I was at a supermarket and listened as an employee told a customer that a non-hardy hydrangea would survive the winter, “if you give it lots of water.” The same situation occurs with roses; hardy roses and non-hardies are not distinguished. So I complain, to you, but there are still cart-loads of plants going out the door. Cart-loads that should be going out the independents’ doors. 

To dismiss the box stores for their incompetence is to be foolhardy, and more of an ostrich than an eagle. There are fewer and fewer of us independents , and I have to wonder how many will be left in 20 years? 
Those independents that survive are out-competing the box stores with quality, service and selection. They have adapted. Those who are doing well, have no dead plants on their benches, they have identifiable people, with name tags or aprons, to answer customer questions intelligently, and they offer up real choices. The staff members teach the customers the differences amongst the species and how to garden.  

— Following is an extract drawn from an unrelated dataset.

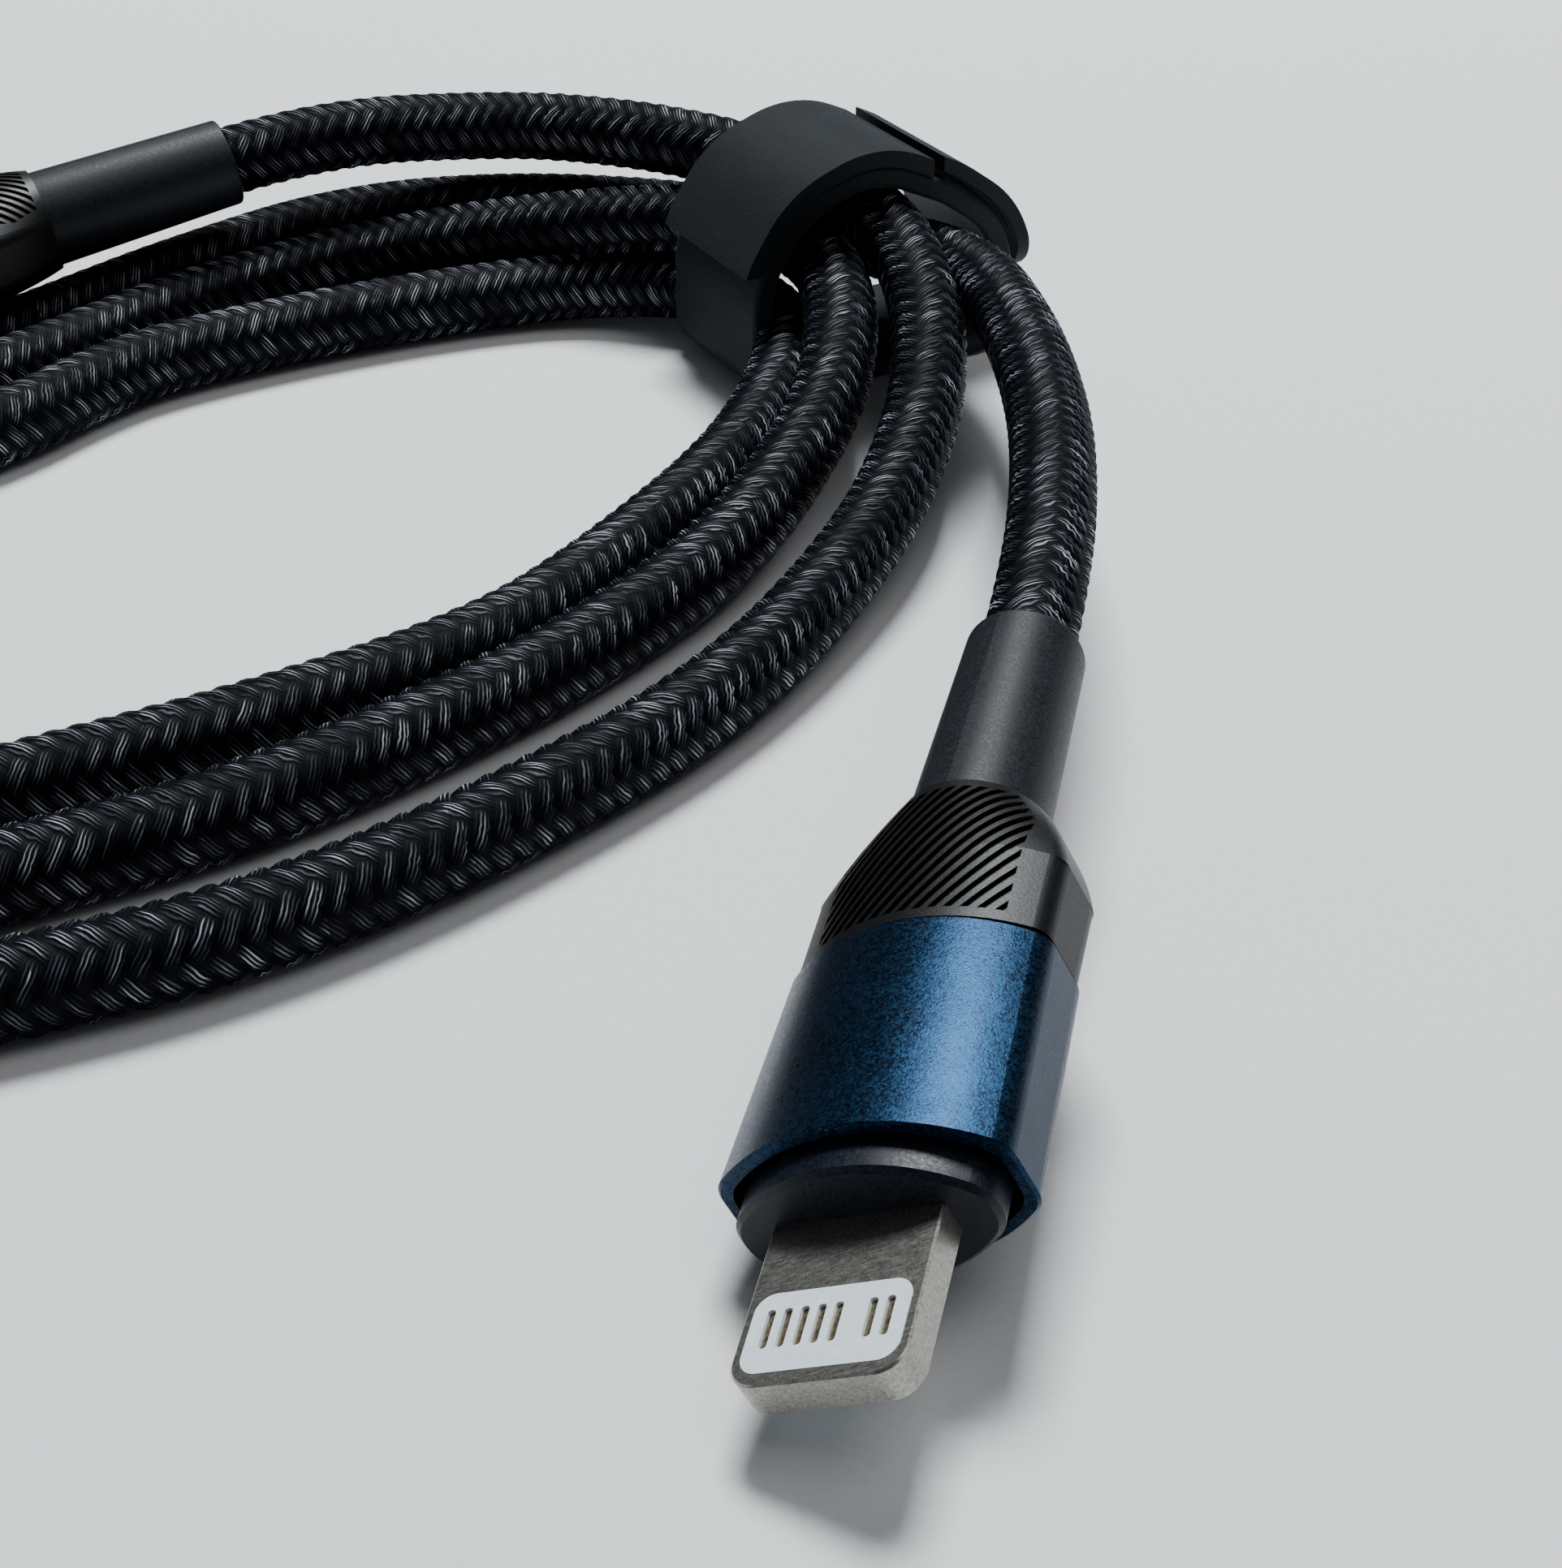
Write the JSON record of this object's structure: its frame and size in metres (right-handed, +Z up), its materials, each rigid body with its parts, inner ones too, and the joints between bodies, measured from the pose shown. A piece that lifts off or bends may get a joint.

There are independents who continue to thrive, not just exist, because they are paying attention to what the customer is looking for and needs. Let’s face it. Most customers do not know what they need, and they turn to us for advice and direction. We know that potentilla grows in the sun and fuchsia belongs in the shade. 

I have preached the benefits of seminars many times before and I am doing it again. This spring, a former employee of mine, who has a new greenhouse, asked me to do a seminar on container gardening. He not only had an excellent turnout but he was really pleased with the line-up at his till after the seminar. Information is one of those things that set us apart, and it is also one area where the box stores have trouble competing. 

To beat the box stores, you have to be noticeably different and better. Keep on the road to success and the rewards will be worthwhile. 

Rod McDonald owned and operated Lakeview Gardens, a successful garden centre/landscape firm in Regina, Sask., for 28 years.  He now works full-time in the world of fine arts, writing, acting and producing in film, television and stage.